Now, if I had a truly amazing editor, we could solve these problems together. Sadly, such an editor would cost far more money than I’m willing to spend on repairing the book, especially considering so many agents have already passed on it. If I get picked up, I may revisit the idea but until then, it’s dead in the water.

Submission

Angel was in no way ready for submission when I sent it out. It had serious problems which I was completely unaware of - I thought it was amazing. The best thing I’d ever written. I submitted it to even more agents than I submitted Drown the Witch to. None of them even asked for a full manuscript. After the amount of rejection I’d already experienced, this fully broke me. The majority of the blame for this lies with me. I knew I had a habit of sending things out too early, but I really believed in the book. As far as I was concerned, I’d done my due dilligence. I’d worked with multiple editors and they’d both signed off on it - except it turned out the pro editor who I’d thought had signed off on it, hadn’t actually done that, she was just terrible at communicating. Except maybe she did sign off on it and only thought of the glaringly obvious problems in hindsight?

 

Post-submission

Angel was the second book I wrote in the world that I started with Drown the Witch. I kept the book in the digital equivalent of a desk drawer, with the idea that if a subsequent book got picked up I could go ‘heeeey, this?’ Since making that decision, I’ve gone back to the book multiple times to check on how I think it works and the conclusion I’ve recently come to is… if I want to do something with it, I need to re-write it from the ground up. Every single word needs to go. This is partly because it’s structurally very flawed and partly because the nuts and bols of the writing aren’t very good. If only one of these problems existed, I’d consider the current version salvageable, albeit with heavy revisision required. Given both problems are so serious I think it would be quicker and easier to start again using the current version as a jumping off point.

Changes I would consider making:

1) Write it in past tense

This would generally calm the style down a bit.

2) Vary the structure and pacing way more

Have the loops be varying lengths, vary the locations more… generally increase the sense of variety.

3) Slim down the number of characters

In the book as it stands the ship has seven crew - the protag and antag, a minor antag, a stuffy commander, a caring doctor, a rebelious punk and a sensitive poet. Only about half of these characters are actually necessary for the story, which led to the punk, the commander and the poet being almost entirely absent from the narrative. If I cut them, I can really focus on getting the characters that are there nailed down.

4) Insert a Lancer

I have no idea how I’d do this, but an editor would be able to help there.

5) Mess about with the sexuality of the characters

In the current book, there’s a love story between the protag and another woman. It’s a coming out story and it’s… fine. There’s not much drama to it because there are no stakes, and… the story basically goes ‘a gay character has her sexuality revealed to her by a caring woman who becomes her partner’. There’s no tension, no back and forth. It’s a linear journey from ‘protag thinks she’s straight but isn’t’ to ‘protag discovers she’s gay and that’s lovely’.

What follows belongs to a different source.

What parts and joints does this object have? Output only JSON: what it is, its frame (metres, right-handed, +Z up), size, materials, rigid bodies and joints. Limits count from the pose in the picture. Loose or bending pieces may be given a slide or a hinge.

What I think would be more interesting to do is to have the protag be the one who’s secure in her sexuality, and to have her love interest be closeted. I’m not sure about this, and would need to do a lot of reading before I committed to it, but to me it feels like a more interesting source of drama, and less of a classic 90s coming of age story.

 

Lessons Learned:

1)      Your protagonist and antagonist need to interact a lot

In Drown the Witch, who the antagonist actually is can be a bit woolly. Is the antagonist the murderer who stalks the characters in the first half of the book? Is the antagonist the cabal of witches who threaten the protags life? Is it the humans who wish to hurt the Lancer? Any or all of the above?

With Angel, I made sure to put the protagonist and antagonist relationship front and centre, which was great. What was less great is that relationship supplanted the relationship between the protagonist and the lancer. It’s a tricky balance.

2)      The wrong editor is a waste of time and money

It took me a long time to realise that the professional editor I hired for Angel was either very bad at her job or terrible at communicating (which, for an editor, is just another way of saying she was very bad at her job). I worked with that same editor on the book I’ve just finished, and I spend most of last year undoing the damage she did to that book. That editor did have some really good ideas, I should make that clear, but if I’d worked with an editor who actually talked to me and knew what she was talking about, I might have actually got somewhere with Angel. A bad relationship with an editor costs a lot of money and leads to a great deal of frustration and anger. There’s also an oppertunity cost. You can only submit a book to an agent once, unless they specificly say they’re happy to take another look at the thing. That means that, if your editor signs off on a book, but it’s not ready, that means you lose out on a potential agent.

3)      Sense of place

Angel was the first book where I realised just how lacking my descriptions of environments were. The first few pages contained six locations, and I described two of them. I used to think spending ages banging on about the colour of the wallpaper was a complete waste of time, on top of being a pacing killer. I still think that to a certain extent, but it’s important to not conclude that description in general is a waste of time, just because literary fiction writers tend to spend too much time on it.

4)      Present Tense is a bit of a nightmare

I decided to write Angel in present tense and it broke my brain a little. It made sense for the project but I wish I’d never made that decision because it took me nearly a year to get tenses straight in my head after that.

5) Knowing when to submit is one of the most important skills a writer can have

And it’s one that, to this day, I still don’t have.